— Start of DATA EXTRACT —
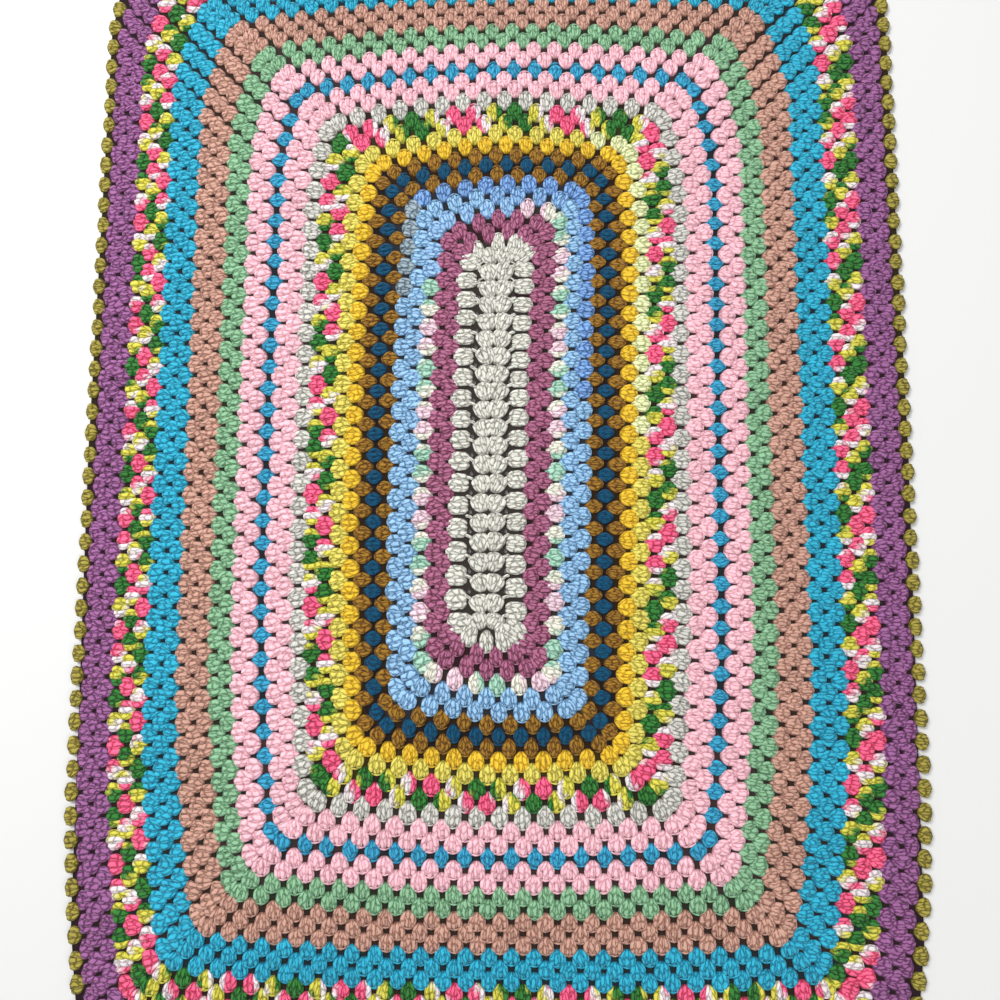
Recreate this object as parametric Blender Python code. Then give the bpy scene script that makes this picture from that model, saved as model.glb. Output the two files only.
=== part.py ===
"""A crochet afghan, laid flat: a cream strip of fans with 34 rounds of clusters worked round it.

The afghan is one closed solid. Its underside is flat at z = 0. Its upper face has a low ridge along every
round, its rim is scalloped by the clusters of the last round, and the gaps beside the strip's fans go
right through. Lengths are in metres, +X is across, +Y points to the head end and +Z is up. The origin is
under the middle of the afghan's box.
"""

import math

import bmesh
import bpy
from mathutils import Vector
from mathutils.geometry import delaunay_2d_cdt

# Every stretch of rounds in one yarn, from the middle outwards
# yarn name, rounds, row height, colour (red, green, blue), roughness
BANDS = (
    ("cream", 1, 0.0100, (0.68, 0.66, 0.57), 0.90),
    ("mauve", 2, 0.0100, (0.42, 0.11, 0.24), 0.90),
    ("pale_mix", 1, 0.0113, (0.66, 0.74, 0.62), 0.90),
    ("light_blue", 2, 0.0114, (0.27, 0.45, 0.75), 0.88),
    ("ochre", 1, 0.0094, (0.30, 0.13, 0.02), 0.90),
    ("teal", 1, 0.0082, (0.00, 0.08, 0.16), 0.88),
    ("ochre_outer", 1, 0.0088, (0.30, 0.13, 0.02), 0.90),
    ("gold", 1, 0.0093, (0.86, 0.53, 0.04), 0.90),
    ("lemon", 1, 0.0103, (0.80, 0.68, 0.15), 0.90),
    ("bright_mix", 2, 0.0106, (0.45, 0.35, 0.20), 0.90),
    ("pale_grey", 1, 0.0120, (0.61, 0.62, 0.58), 0.90),
    ("pink", 2, 0.0102, (0.90, 0.48, 0.56), 0.90),
    ("turquoise", 1, 0.0092, (0.04, 0.32, 0.58), 0.88),
    ("pink_outer", 2, 0.0091, (0.90, 0.48, 0.56), 0.90),
    ("sage", 2, 0.0094, (0.17, 0.41, 0.19), 0.90),
    ("tan", 3, 0.0086, (0.52, 0.24, 0.17), 0.90),
    ("blue", 3, 0.0084, (0.02, 0.33, 0.58), 0.88),
    ("bright_mix_outer", 3, 0.0093, (0.45, 0.35, 0.20), 0.90),
    ("purple", 3, 0.0088, (0.30, 0.10, 0.26), 0.90),
    ("mustard", 1, 0.0088, (0.35, 0.30, 0.05), 0.90),
)
LAST_ROUND = sum(band[1] for band in BANDS)

# Where round 1 runs, measured from the middle of the strip
FIRST_ROUND_HALF_WIDTH = 0.0233
FIRST_ROUND_HALF_LENGTH = 0.1675
# The rows lie closer together at the head end than at the foot end
HEAD_ROW_SHARE = 0.95
FOOT_ROW_SHARE = 1.015

# Clusters along a side: their number in round r is r plus these, so the right side has two more than the left
SIDE_CLUSTERS = {"head": 2, "right": 19, "foot": 2, "left": 17}

# A side falls back towards its two ends, and the two clusters of a corner stand a little apart
SIDE_DROP_AT_START = -0.0022
SIDE_DROP_PER_ROUND = 0.00092
SIDE_DROP_MOST = 0.0186
END_DROP_AT_START = 0.0030
END_DROP_PER_ROUND = 0.00080
END_DROP_MOST = 0.0132
FOOT_DROP_SHARE = 0.60
HEAD_SWEEP = 0.078
FOOT_SWEEP = 0.190
END_SWEEP = 0.160
DROP_POWER = 1.6
CORNER_STEP_ACROSS = 0.0100
CORNER_STEP_DOWN = 0.0097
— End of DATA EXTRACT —
Give an exact copy of all the data shown above.

» RESULT:
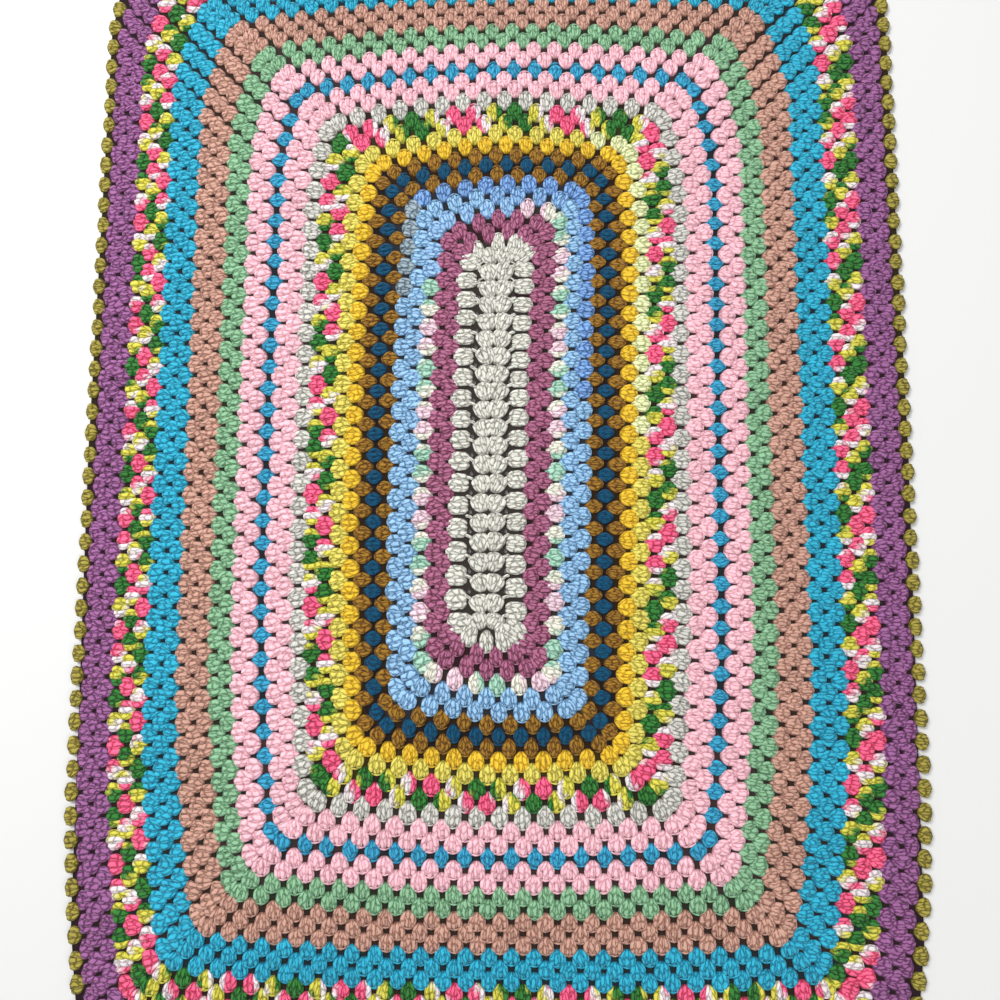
Recreate this object as parametric Blender Python code. Then give the bpy scene script that makes this picture from that model, saved as model.glb. Output the two files only.
=== part.py ===
"""A crochet afghan, laid flat: a cream strip of fans with 34 rounds of clusters worked round it.

The afghan is one closed solid. Its underside is flat at z = 0. Its upper face has a low ridge along every
round, its rim is scalloped by the clusters of the last round, and the gaps beside the strip's fans go
right through. Lengths are in metres, +X is across, +Y points to the head end and +Z is up. The origin is
under the middle of the afghan's box.
"""

import math

import bmesh
import bpy
from mathutils import Vector
from mathutils.geometry import delaunay_2d_cdt

# Every stretch of rounds in one yarn, from the middle outwards
# yarn name, rounds, row height, colour (red, green, blue), roughness
BANDS = (
    ("cream", 1, 0.0100, (0.68, 0.66, 0.57), 0.90),
    ("mauve", 2, 0.0100, (0.42, 0.11, 0.24), 0.90),
    ("pale_mix", 1, 0.0113, (0.66, 0.74, 0.62), 0.90),
    ("light_blue", 2, 0.0114, (0.27, 0.45, 0.75), 0.88),
    ("ochre", 1, 0.0094, (0.30, 0.13, 0.02), 0.90),
    ("teal", 1, 0.0082, (0.00, 0.08, 0.16), 0.88),
    ("ochre_outer", 1, 0.0088, (0.30, 0.13, 0.02), 0.90),
    ("gold", 1, 0.0093, (0.86, 0.53, 0.04), 0.90),
    ("lemon", 1, 0.0103, (0.80, 0.68, 0.15), 0.90),
    ("bright_mix", 2, 0.0106, (0.45, 0.35, 0.20), 0.90),
    ("pale_grey", 1, 0.0120, (0.61, 0.62, 0.58), 0.90),
    ("pink", 2, 0.0102, (0.90, 0.48, 0.56), 0.90),
    ("turquoise", 1, 0.0092, (0.04, 0.32, 0.58), 0.88),
    ("pink_outer", 2, 0.0091, (0.90, 0.48, 0.56), 0.90),
    ("sage", 2, 0.0094, (0.17, 0.41, 0.19), 0.90),
    ("tan", 3, 0.0086, (0.52, 0.24, 0.17), 0.90),
    ("blue", 3, 0.0084, (0.02, 0.33, 0.58), 0.88),
    ("bright_mix_outer", 3, 0.0093, (0.45, 0.35, 0.20), 0.90),
    ("purple", 3, 0.0088, (0.30, 0.10, 0.26), 0.90),
    ("mustard", 1, 0.0088, (0.35, 0.30, 0.05), 0.90),
)
LAST_ROUND = sum(band[1] for band in BANDS)

# Where round 1 runs, measured from the middle of the strip
FIRST_ROUND_HALF_WIDTH = 0.0233
FIRST_ROUND_HALF_LENGTH = 0.1675
# The rows lie closer together at the head end than at the foot end
HEAD_ROW_SHARE = 0.95
FOOT_ROW_SHARE = 1.015

# Clusters along a side: their number in round r is r plus these, so the right side has two more than the left
SIDE_CLUSTERS = {"head": 2, "right": 19, "foot": 2, "left": 17}

# A side falls back towards its two ends, and the two clusters of a corner stand a little apart
SIDE_DROP_AT_START = -0.0022
SIDE_DROP_PER_ROUND = 0.00092
SIDE_DROP_MOST = 0.0186
END_DROP_AT_START = 0.0030
END_DROP_PER_ROUND = 0.00080
END_DROP_MOST = 0.0132
FOOT_DROP_SHARE = 0.60
HEAD_SWEEP = 0.078
FOOT_SWEEP = 0.190
END_SWEEP = 0.160
DROP_POWER = 1.6
CORNER_STEP_ACROSS = 0.0100
CORNER_STEP_DOWN = 0.0097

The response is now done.